**Data excerpt:**
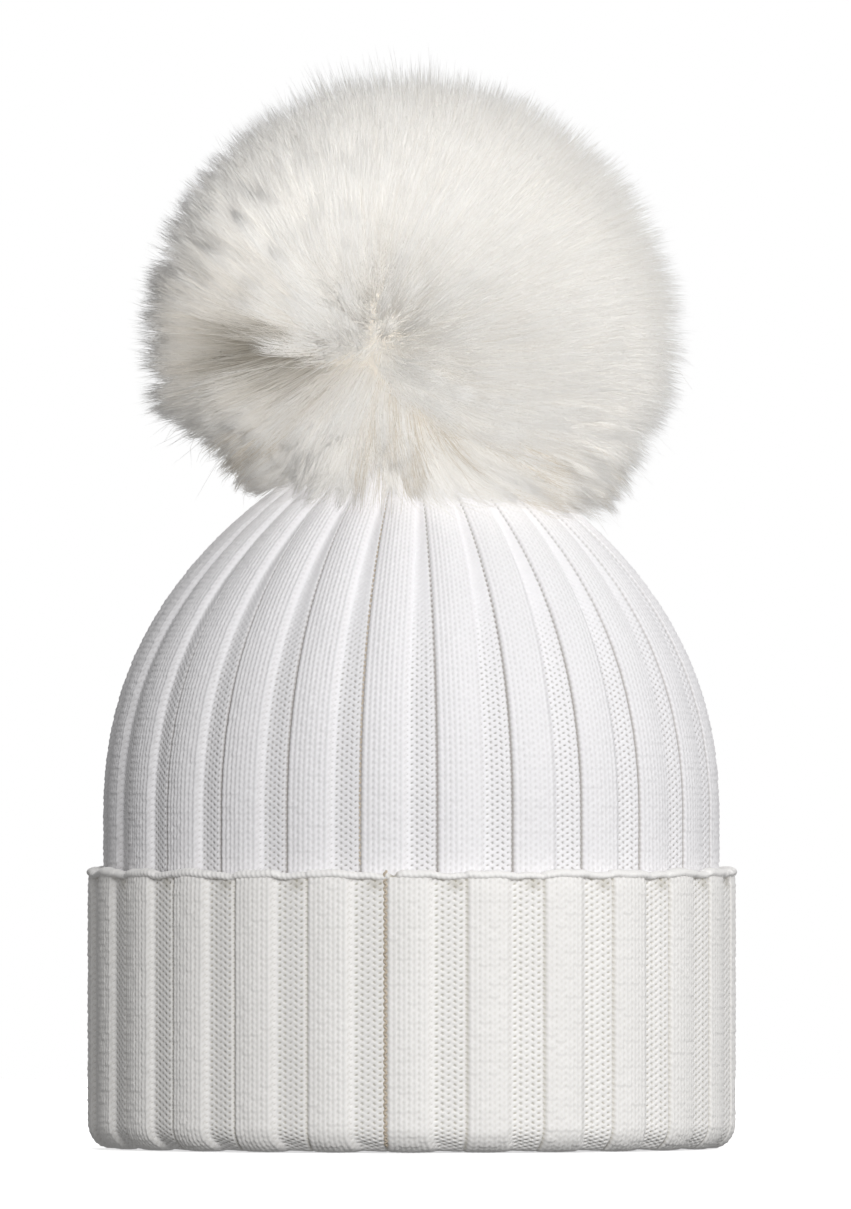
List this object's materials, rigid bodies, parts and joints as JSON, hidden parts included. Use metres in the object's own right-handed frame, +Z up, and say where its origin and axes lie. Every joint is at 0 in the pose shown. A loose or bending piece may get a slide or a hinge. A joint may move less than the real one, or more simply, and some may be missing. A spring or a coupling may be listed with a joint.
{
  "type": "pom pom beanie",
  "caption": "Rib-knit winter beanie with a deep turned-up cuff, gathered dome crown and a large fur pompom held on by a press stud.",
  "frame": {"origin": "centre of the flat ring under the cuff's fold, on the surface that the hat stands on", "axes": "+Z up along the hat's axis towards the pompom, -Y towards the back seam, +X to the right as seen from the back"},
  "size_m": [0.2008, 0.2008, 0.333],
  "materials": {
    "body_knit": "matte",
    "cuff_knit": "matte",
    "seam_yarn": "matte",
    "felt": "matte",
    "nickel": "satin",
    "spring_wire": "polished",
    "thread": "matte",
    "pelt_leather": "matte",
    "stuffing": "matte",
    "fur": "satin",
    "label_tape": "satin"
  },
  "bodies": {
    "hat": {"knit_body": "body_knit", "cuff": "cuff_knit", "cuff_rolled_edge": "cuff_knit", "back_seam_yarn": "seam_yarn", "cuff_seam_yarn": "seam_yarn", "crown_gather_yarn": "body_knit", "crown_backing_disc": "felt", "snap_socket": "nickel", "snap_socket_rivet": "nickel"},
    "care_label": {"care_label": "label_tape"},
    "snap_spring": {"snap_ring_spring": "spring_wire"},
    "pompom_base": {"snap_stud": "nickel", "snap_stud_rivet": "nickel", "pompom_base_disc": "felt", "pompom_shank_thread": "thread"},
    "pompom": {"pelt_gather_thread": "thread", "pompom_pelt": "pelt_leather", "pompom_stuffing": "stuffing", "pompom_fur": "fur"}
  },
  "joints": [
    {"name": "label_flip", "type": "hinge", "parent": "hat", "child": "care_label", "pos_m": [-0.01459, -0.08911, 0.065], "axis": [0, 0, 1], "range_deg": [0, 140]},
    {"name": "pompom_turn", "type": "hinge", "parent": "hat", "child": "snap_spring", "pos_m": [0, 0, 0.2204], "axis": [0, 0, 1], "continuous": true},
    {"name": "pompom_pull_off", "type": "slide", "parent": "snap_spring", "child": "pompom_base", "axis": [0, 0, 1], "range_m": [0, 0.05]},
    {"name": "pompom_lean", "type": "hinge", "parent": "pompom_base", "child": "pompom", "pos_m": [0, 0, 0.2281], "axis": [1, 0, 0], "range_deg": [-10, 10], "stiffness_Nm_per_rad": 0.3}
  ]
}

**Do this:** Quote every line of the data, word for word.

**Output below:**
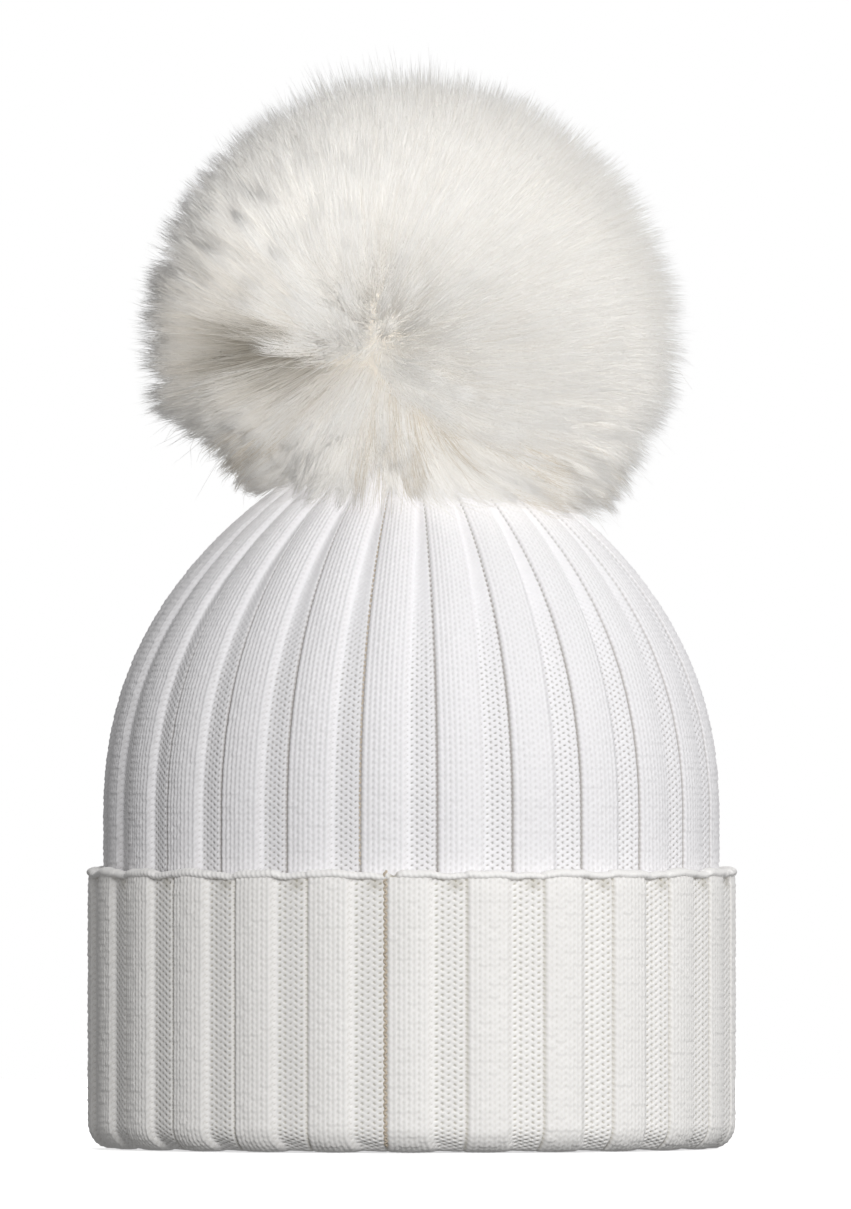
List this object's materials, rigid bodies, parts and joints as JSON, hidden parts included. Use metres in the object's own right-handed frame, +Z up, and say where its origin and axes lie. Every joint is at 0 in the pose shown. A loose or bending piece may get a slide or a hinge. A joint may move less than the real one, or more simply, and some may be missing. A spring or a coupling may be listed with a joint.
{
  "type": "pom pom beanie",
  "caption": "Rib-knit winter beanie with a deep turned-up cuff, gathered dome crown and a large fur pompom held on by a press stud.",
  "frame": {"origin": "centre of the flat ring under the cuff's fold, on the surface that the hat stands on", "axes": "+Z up along the hat's axis towards the pompom, -Y towards the back seam, +X to the right as seen from the back"},
  "size_m": [0.2008, 0.2008, 0.333],
  "materials": {
    "body_knit": "matte",
    "cuff_knit": "matte",
    "seam_yarn": "matte",
    "felt": "matte",
    "nickel": "satin",
    "spring_wire": "polished",
    "thread": "matte",
    "pelt_leather": "matte",
    "stuffing": "matte",
    "fur": "satin",
    "label_tape": "satin"
  },
  "bodies": {
    "hat": {"knit_body": "body_knit", "cuff": "cuff_knit", "cuff_rolled_edge": "cuff_knit", "back_seam_yarn": "seam_yarn", "cuff_seam_yarn": "seam_yarn", "crown_gather_yarn": "body_knit", "crown_backing_disc": "felt", "snap_socket": "nickel", "snap_socket_rivet": "nickel"},
    "care_label": {"care_label": "label_tape"},
    "snap_spring": {"snap_ring_spring": "spring_wire"},
    "pompom_base": {"snap_stud": "nickel", "snap_stud_rivet": "nickel", "pompom_base_disc": "felt", "pompom_shank_thread": "thread"},
    "pompom": {"pelt_gather_thread": "thread", "pompom_pelt": "pelt_leather", "pompom_stuffing": "stuffing", "pompom_fur": "fur"}
  },
  "joints": [
    {"name": "label_flip", "type": "hinge", "parent": "hat", "child": "care_label", "pos_m": [-0.01459, -0.08911, 0.065], "axis": [0, 0, 1], "range_deg": [0, 140]},
    {"name": "pompom_turn", "type": "hinge", "parent": "hat", "child": "snap_spring", "pos_m": [0, 0, 0.2204], "axis": [0, 0, 1], "continuous": true},
    {"name": "pompom_pull_off", "type": "slide", "parent": "snap_spring", "child": "pompom_base", "axis": [0, 0, 1], "range_m": [0, 0.05]},
    {"name": "pompom_lean", "type": "hinge", "parent": "pompom_base", "child": "pompom", "pos_m": [0, 0, 0.2281], "axis": [1, 0, 0], "range_deg": [-10, 10], "stiffness_Nm_per_rad": 0.3}
  ]
}